• _What to produce_
Reproduce the data in its entirety, exactly as supplied.

▼▼▼

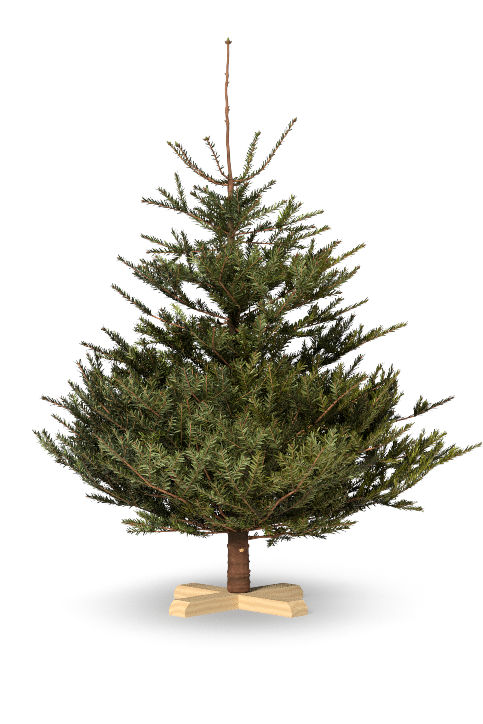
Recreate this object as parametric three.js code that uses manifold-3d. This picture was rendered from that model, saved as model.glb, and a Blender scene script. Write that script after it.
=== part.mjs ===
// A cut Christmas fir on a plain timber cross stand, in millimetres, +Z up.
//
// The trunk runs whole from its flat cut to the bud on the long leader. Tiers of boughs leave it
// on all sides and rise towards their tips, and each one ends where it enters its own fan of
// foliage. The fans are flat, pointed pads with swept lateral tips, kept clear of each other.
// +X is the crown's right, -Y its front, and the origin is under the trunk on the stand's flat
// underside.
import * as THREE from "three";
import { mergeVertices } from "three/addons/utils/BufferGeometryUtils.js";
import Module from "manifold-3d";

const wasm = await Module();
wasm.setup();

// Stand: two boards halved into each other, with sawn sloping ends.
const BOARD_LENGTH = 540;
const BOARD_WIDTH = 74;
const BOARD_HEIGHT = 46;
const BOARD_END_SLOPE = 20; // how far the upper edge of an end is set back
const STAND_TURN = 45; // degrees, so that an arm points between each two sides
const CLEARANCE = 0.3; // between faces that touch

// Trunk, by height above its cut foot.
const TREE_HEIGHT = 1800;
const TRUNK_SIDES = 12;
const TOP_WHORL = 1326;
const WHORL_RADIUS = 8.5; // trunk radius at the top whorl
const TAPER = 0.0213; // radius gained for each millimetre below the top whorl
const FLARE = 3.5; // extra radius at the very foot
const FLARE_HEIGHT = 45; // height over which the flare fades
const FOOT_ROUNDING = 5; // how much the edge of the cut is rounded off
const LEADER_FOOT_RADIUS = 5.6;
const LEADER_TIP_RADIUS = 3.2;
const BUD_LENGTH = 24;
const BUD_RADIUS = 9;
// The axis leans a little and wavers along the leader: [height, sideways, backwards].
const AXIS = [
  [0, 0, 0],
  [520, -6, 4],
  [1110, -24, 0],
  [TOP_WHORL, -26, -3],
  [1520, -38, 0],
  [1660, -37, 3],
  [TREE_HEIGHT, -33, 0],
];

// Boughs and their foliage. root is the height above the cut foot, curl the power by which a
// bough climbs, stem its radius at the trunk and where it enters the foliage, start the share of
// the reach at which the foliage begins, spread its half-width, and over and under its thickness
// above and below the bough, all as shares of the reach. Each bough has its azimuth in degrees
// from +X towards the back, its reach from the trunk's axis and its rise to the tip.
const TIERS = [
  {
    name: "top",
    root: TOP_WHORL,
    curl: 2.5,
    stem: [4.4, 2.8],
    bare: true,
    boughs: [
      { side: "right", azimuth: 2, reach: 196, rise: 184 },
      { side: "back_right", azimuth: 62, reach: 156, rise: 174 },
      { side: "back_left", azimuth: 155, reach: 210, rise: 124 },
      { side: "left", azimuth: 203, reach: 172, rise: 108 },
      { side: "front", azimuth: 246, reach: 180, rise: 100, curl: 1.2 },
    ],
  },
  {
    name: "second",
    root: 1148,
    curl: 1.15,
    stem: [5.4, 4],
    start: 0.24,
    spread: 0.36,
    over: 0.1,
    under: 0.15,
    boughs: [
      { side: "right", azimuth: 8, reach: 292, rise: 92 },
      { side: "back", azimuth: 100, reach: 268, rise: 96 },
      { side: "left", azimuth: 199, reach: 284, rise: 112 },
      { side: "front", azimuth: 290, reach: 232, rise: 106 },
    ],
  },
  {
    name: "between",
    root: 1066,
    curl: 1.1,
    start: 0.12,
    spread: 0.24,
    over: 0.085,
    under: 0.125,
    boughs: [
      { side: "right", azimuth: 352, reach: 306, rise: 112 },
      { side: "left", azimuth: 162, reach: 304, rise: 108 },
    ],
  },
  {
    name: "third",
    root: 866,
    curl: 1.15,
    stem: [7, 5.4],
    start: 0.3,
    spread: 0.4,
    over: 0.11,
    under: 0.165,
    boughs: [
      { side: "right", azimuth: 340, reach: 424, rise: 246 },
      { side: "back", azimuth: 78, reach: 392, rise: 214 },
      { side: "left", azimuth: 199, reach: 372, rise: 206 },
      { side: "front", azimuth: 266, reach: 346, rise: 204 },
    ],
  },
  {
    name: "middle",
    root: 778,
    curl: 1.2,
    start: 0.1,
    spread: 0.36,
    over: 0.095,
    under: 0.14,
    boughs: [
      { side: "right", azimuth: 12, reach: 436, rise: 168 },
      { side: "back", azimuth: 120, reach: 418, rise: 176 },
      { side: "left", azimuth: 170, reach: 398, rise: 214 },
      { side: "front", azimuth: 296, reach: 400, rise: 190 },
    ],
  },
  {
    name: "fourth",
    root: 632,
    curl: 1.25,
    stem: [8, 6.4],
    start: 0.2,
    spread: 0.42,
    over: 0.145,
    under: 0.21,
    boughs: [
      { side: "right", azimuth: 357, reach: 540, rise: 236 },
      { side: "back", azimuth: 92, reach: 520, rise: 214 },
      { side: "left", azimuth: 184, reach: 484, rise: 172 },
      { side: "front", azimuth: 262, reach: 478, rise: 226 },
    ],
  },
  {
    name: "fifth",
    root: 424,
    curl: 1.3,
    stem: [8.6, 6.8],
    start: 0.18,
    spread: 0.42,
    over: 0.155,
    under: 0.225,
    boughs: [
      { side: "right", azimuth: 4, reach: 702, rise: 206 },
      { side: "back", azimuth: 84, reach: 640, rise: 220 },
      { side: "left", azimuth: 172, reach: 642, rise: 204 },
      { side: "front_left", azimuth: 236, reach: 634, rise: 292 },
      { side: "front_right", azimuth: 306, reach: 622, rise: 280 },
    ],
  },
  {
    name: "lowest",
    root: 196,
    curl: 1.6,
    stem: [9, 7],
    start: 0.2,
    spread: 0.36,
    over: 0.19,
    under: 0.075,
    boughs: [
      { side: "right", azimuth: 357, reach: 772, rise: 282 },
      { side: "back_right", azimuth: 56, reach: 668, rise: 254 },
      { side: "back_left", azimuth: 118, reach: 654, rise: 262 },
      { side: "left", azimuth: 181, reach: 604, rise: 288 },
      { side: "front_left", azimuth: 232, reach: 652, rise: 330 },
      { side: "front_right", azimuth: 292, reach: 636, rise: 316 },
    ],
  },
];
const STAGGER = 6; // boughs of one tier leave the trunk this much above or below its root, in turn
const BOUGH_SIDES = 6;
const BOUGH_STEPS = 3;
const SHOOT_BUD_RADIUS = 6.5; // the bud cluster that ends a bare shoot
const FAN_RINGS = 11;
const FAN_SIDES = 8;
const FAN_TIP = 11; // half-width of a fan's pointed end, as wide as one needled shoot
const FAN_INNER = 0.3; // half-width of its inner end, as a share of the full half-width
const TOOTH = 0.34; // how far a gap between two lateral tips cuts into the fan's edge
const SWEEP = 0.42; // how far lateral tips point forwards, as a share of their distance out
const UNEVENNESS = 0.12;
const FAN_GAP = 2.5; // room kept round everything a fan is cut by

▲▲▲

• _Exercise response_
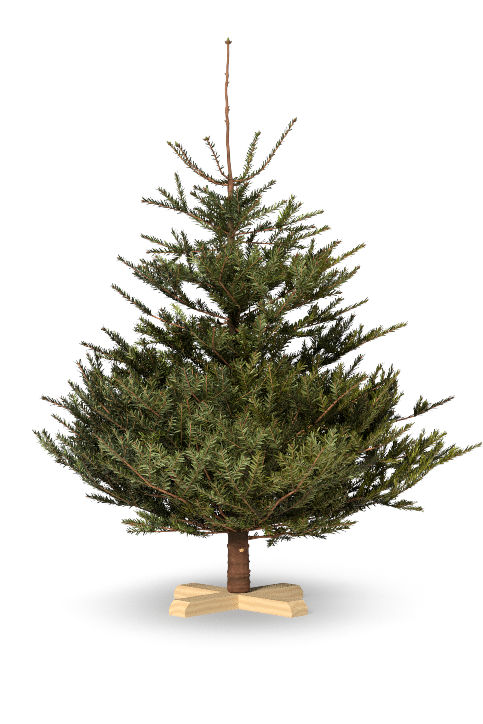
Recreate this object as parametric three.js code that uses manifold-3d. This picture was rendered from that model, saved as model.glb, and a Blender scene script. Write that script after it.
=== part.mjs ===
// A cut Christmas fir on a plain timber cross stand, in millimetres, +Z up.
//
// The trunk runs whole from its flat cut to the bud on the long leader. Tiers of boughs leave it
// on all sides and rise towards their tips, and each one ends where it enters its own fan of
// foliage. The fans are flat, pointed pads with swept lateral tips, kept clear of each other.
// +X is the crown's right, -Y its front, and the origin is under the trunk on the stand's flat
// underside.
import * as THREE from "three";
import { mergeVertices } from "three/addons/utils/BufferGeometryUtils.js";
import Module from "manifold-3d";

const wasm = await Module();
wasm.setup();

// Stand: two boards halved into each other, with sawn sloping ends.
const BOARD_LENGTH = 540;
const BOARD_WIDTH = 74;
const BOARD_HEIGHT = 46;
const BOARD_END_SLOPE = 20; // how far the upper edge of an end is set back
const STAND_TURN = 45; // degrees, so that an arm points between each two sides
const CLEARANCE = 0.3; // between faces that touch

// Trunk, by height above its cut foot.
const TREE_HEIGHT = 1800;
const TRUNK_SIDES = 12;
const TOP_WHORL = 1326;
const WHORL_RADIUS = 8.5; // trunk radius at the top whorl
const TAPER = 0.0213; // radius gained for each millimetre below the top whorl
const FLARE = 3.5; // extra radius at the very foot
const FLARE_HEIGHT = 45; // height over which the flare fades
const FOOT_ROUNDING = 5; // how much the edge of the cut is rounded off
const LEADER_FOOT_RADIUS = 5.6;
const LEADER_TIP_RADIUS = 3.2;
const BUD_LENGTH = 24;
const BUD_RADIUS = 9;
// The axis leans a little and wavers along the leader: [height, sideways, backwards].
const AXIS = [
  [0, 0, 0],
  [520, -6, 4],
  [1110, -24, 0],
  [TOP_WHORL, -26, -3],
  [1520, -38, 0],
  [1660, -37, 3],
  [TREE_HEIGHT, -33, 0],
];

// Boughs and their foliage. root is the height above the cut foot, curl the power by which a
// bough climbs, stem its radius at the trunk and where it enters the foliage, start the share of
// the reach at which the foliage begins, spread its half-width, and over and under its thickness
// above and below the bough, all as shares of the reach. Each bough has its azimuth in degrees
// from +X towards the back, its reach from the trunk's axis and its rise to the tip.
const TIERS = [
  {
    name: "top",
    root: TOP_WHORL,
    curl: 2.5,
    stem: [4.4, 2.8],
    bare: true,
    boughs: [
      { side: "right", azimuth: 2, reach: 196, rise: 184 },
      { side: "back_right", azimuth: 62, reach: 156, rise: 174 },
      { side: "back_left", azimuth: 155, reach: 210, rise: 124 },
      { side: "left", azimuth: 203, reach: 172, rise: 108 },
      { side: "front", azimuth: 246, reach: 180, rise: 100, curl: 1.2 },
    ],
  },
  {
    name: "second",
    root: 1148,
    curl: 1.15,
    stem: [5.4, 4],
    start: 0.24,
    spread: 0.36,
    over: 0.1,
    under: 0.15,
    boughs: [
      { side: "right", azimuth: 8, reach: 292, rise: 92 },
      { side: "back", azimuth: 100, reach: 268, rise: 96 },
      { side: "left", azimuth: 199, reach: 284, rise: 112 },
      { side: "front", azimuth: 290, reach: 232, rise: 106 },
    ],
  },
  {
    name: "between",
    root: 1066,
    curl: 1.1,
    start: 0.12,
    spread: 0.24,
    over: 0.085,
    under: 0.125,
    boughs: [
      { side: "right", azimuth: 352, reach: 306, rise: 112 },
      { side: "left", azimuth: 162, reach: 304, rise: 108 },
    ],
  },
  {
    name: "third",
    root: 866,
    curl: 1.15,
    stem: [7, 5.4],
    start: 0.3,
    spread: 0.4,
    over: 0.11,
    under: 0.165,
    boughs: [
      { side: "right", azimuth: 340, reach: 424, rise: 246 },
      { side: "back", azimuth: 78, reach: 392, rise: 214 },
      { side: "left", azimuth: 199, reach: 372, rise: 206 },
      { side: "front", azimuth: 266, reach: 346, rise: 204 },
    ],
  },
  {
    name: "middle",
    root: 778,
    curl: 1.2,
    start: 0.1,
    spread: 0.36,
    over: 0.095,
    under: 0.14,
    boughs: [
      { side: "right", azimuth: 12, reach: 436, rise: 168 },
      { side: "back", azimuth: 120, reach: 418, rise: 176 },
      { side: "left", azimuth: 170, reach: 398, rise: 214 },
      { side: "front", azimuth: 296, reach: 400, rise: 190 },
    ],
  },
  {
    name: "fourth",
    root: 632,
    curl: 1.25,
    stem: [8, 6.4],
    start: 0.2,
    spread: 0.42,
    over: 0.145,
    under: 0.21,
    boughs: [
      { side: "right", azimuth: 357, reach: 540, rise: 236 },
      { side: "back", azimuth: 92, reach: 520, rise: 214 },
      { side: "left", azimuth: 184, reach: 484, rise: 172 },
      { side: "front", azimuth: 262, reach: 478, rise: 226 },
    ],
  },
  {
    name: "fifth",
    root: 424,
    curl: 1.3,
    stem: [8.6, 6.8],
    start: 0.18,
    spread: 0.42,
    over: 0.155,
    under: 0.225,
    boughs: [
      { side: "right", azimuth: 4, reach: 702, rise: 206 },
      { side: "back", azimuth: 84, reach: 640, rise: 220 },
      { side: "left", azimuth: 172, reach: 642, rise: 204 },
      { side: "front_left", azimuth: 236, reach: 634, rise: 292 },
      { side: "front_right", azimuth: 306, reach: 622, rise: 280 },
    ],
  },
  {
    name: "lowest",
    root: 196,
    curl: 1.6,
    stem: [9, 7],
    start: 0.2,
    spread: 0.36,
    over: 0.19,
    under: 0.075,
    boughs: [
      { side: "right", azimuth: 357, reach: 772, rise: 282 },
      { side: "back_right", azimuth: 56, reach: 668, rise: 254 },
      { side: "back_left", azimuth: 118, reach: 654, rise: 262 },
      { side: "left", azimuth: 181, reach: 604, rise: 288 },
      { side: "front_left", azimuth: 232, reach: 652, rise: 330 },
      { side: "front_right", azimuth: 292, reach: 636, rise: 316 },
    ],
  },
];
const STAGGER = 6; // boughs of one tier leave the trunk this much above or below its root, in turn
const BOUGH_SIDES = 6;
const BOUGH_STEPS = 3;
const SHOOT_BUD_RADIUS = 6.5; // the bud cluster that ends a bare shoot
const FAN_RINGS = 11;
const FAN_SIDES = 8;
const FAN_TIP = 11; // half-width of a fan's pointed end, as wide as one needled shoot
const FAN_INNER = 0.3; // half-width of its inner end, as a share of the full half-width
const TOOTH = 0.34; // how far a gap between two lateral tips cuts into the fan's edge
const SWEEP = 0.42; // how far lateral tips point forwards, as a share of their distance out
const UNEVENNESS = 0.12;
const FAN_GAP = 2.5; // room kept round everything a fan is cut by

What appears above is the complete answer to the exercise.